Central to RUT is the idea that when a person is choosing between alternatives, each alternative has a true but unobservable “utility” – i.e. value or amount of satisfaction – to the person, comprising a systematic and a random component respectively. Thus, the person’s choices are made probabilistically in the sense that the option with the highest expected utility is most likely to be chosen.
Trade-off and conjoint analysis
A major theoretical advance followed with US mathematicians Duncan Luce and John Tukey’s theory of conjoint measurement, which established axiomatic conditions under which preferences over multi-attribute alternatives can be represented as additive utility or value functions (Luce & Tukey 1964).
Luce and Tukey’s work established the formal basis for decomposing overall preferences into attribute-level components and linked utility theory with empirical measurement.

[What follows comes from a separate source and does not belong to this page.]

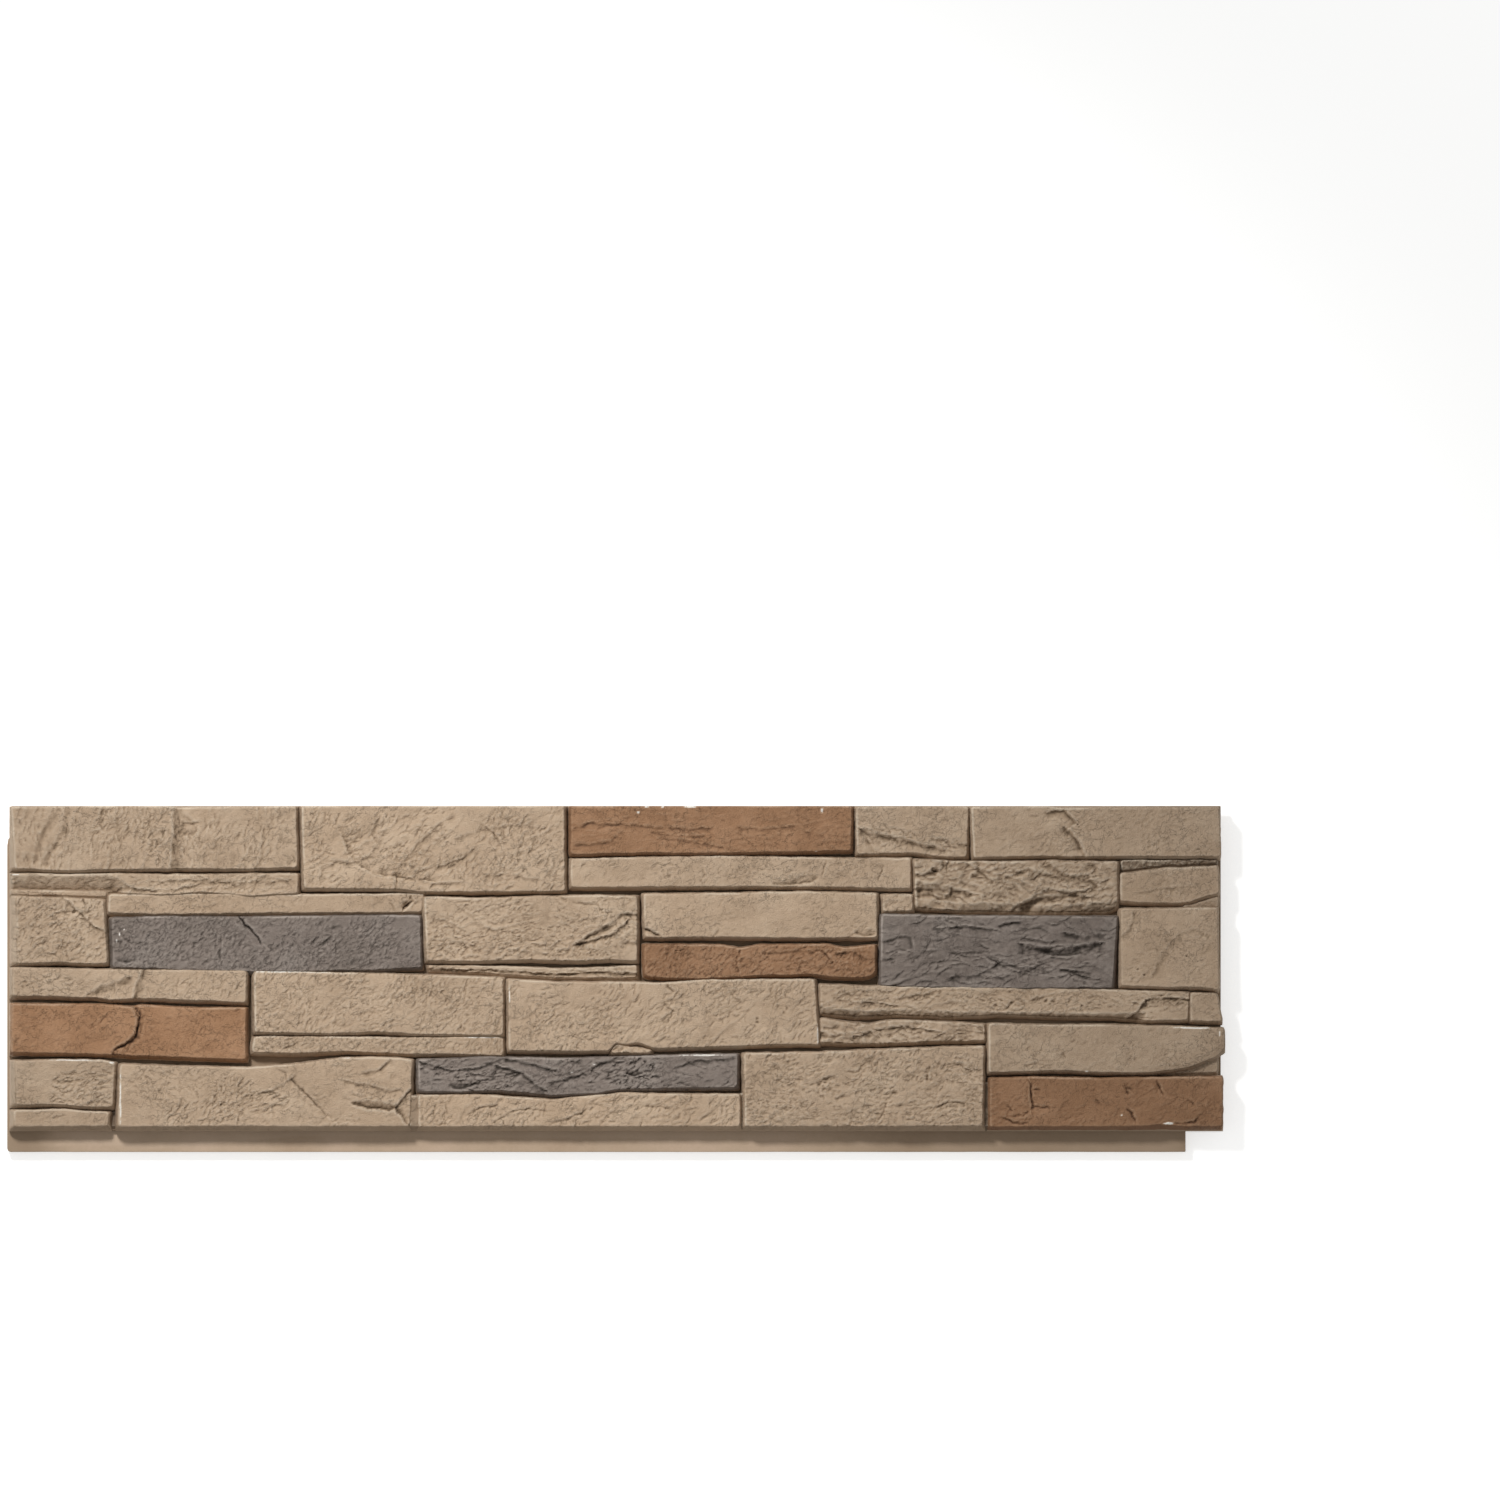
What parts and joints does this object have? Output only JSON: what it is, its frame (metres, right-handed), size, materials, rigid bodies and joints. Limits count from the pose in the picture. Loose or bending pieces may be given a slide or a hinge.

Originally known as “trade-off analysis” (e.g. Johnson 1976), the term “conjoint analysis” was popularized in the early 1970s by Paul Green, Vithala Rao and V “Seenu” Srinivasan. These researchers introduced practical methods for estimating part-worth utilities from ratings or rankings of full product profiles, typically using regression-based techniques (Green & Rao 1971, Green & Srinivasan 1978).
These early applications were widely adopted in marketing research and demonstrated the practical feasibility of conjoint methods. The history of conjoint analysis in marketing is traced out in Green & Srinivasan (1978, 1990) and Green, Krieger & Wind (2001).
During the 1980s, conjoint analysis expanded in response to practical challenges such as high responder burden and increasing attribute complexity. Methods such as Adaptive Conjoint Analysis (ACA) were developed to accommodate larger numbers of attributes (e.g. Green & Srinivasan 1990).
Discrete choice models and experiments
Another important methodological milestone was US econometrician Daniel McFadden’s formulation of a “discrete choice model” (DCM), specifically a multinomial logit model, which embedded Random Utility Theory within a rigorous econometric framework for analyzing people’s choices (McFadden 1974).
By showing how choice probabilities could be derived from stochastic utility functions, McFadden made RUT empirically tractable and provided the foundation for modern discrete choice modeling.
This framework, for which McFadden was jointly awarded the 2000 Nobel Prize in Economic Sciences, established the theoretical basis on which later experimental choice methods were built.
Choice-Based Conjoint (CBC) / Discrete Choice Experiments (DCE)
From the 1990s onward, Choice-Based Conjoint (CBC) – methodologically equivalent to Discrete Choice Experiments (DCE) – became increasingly prominent.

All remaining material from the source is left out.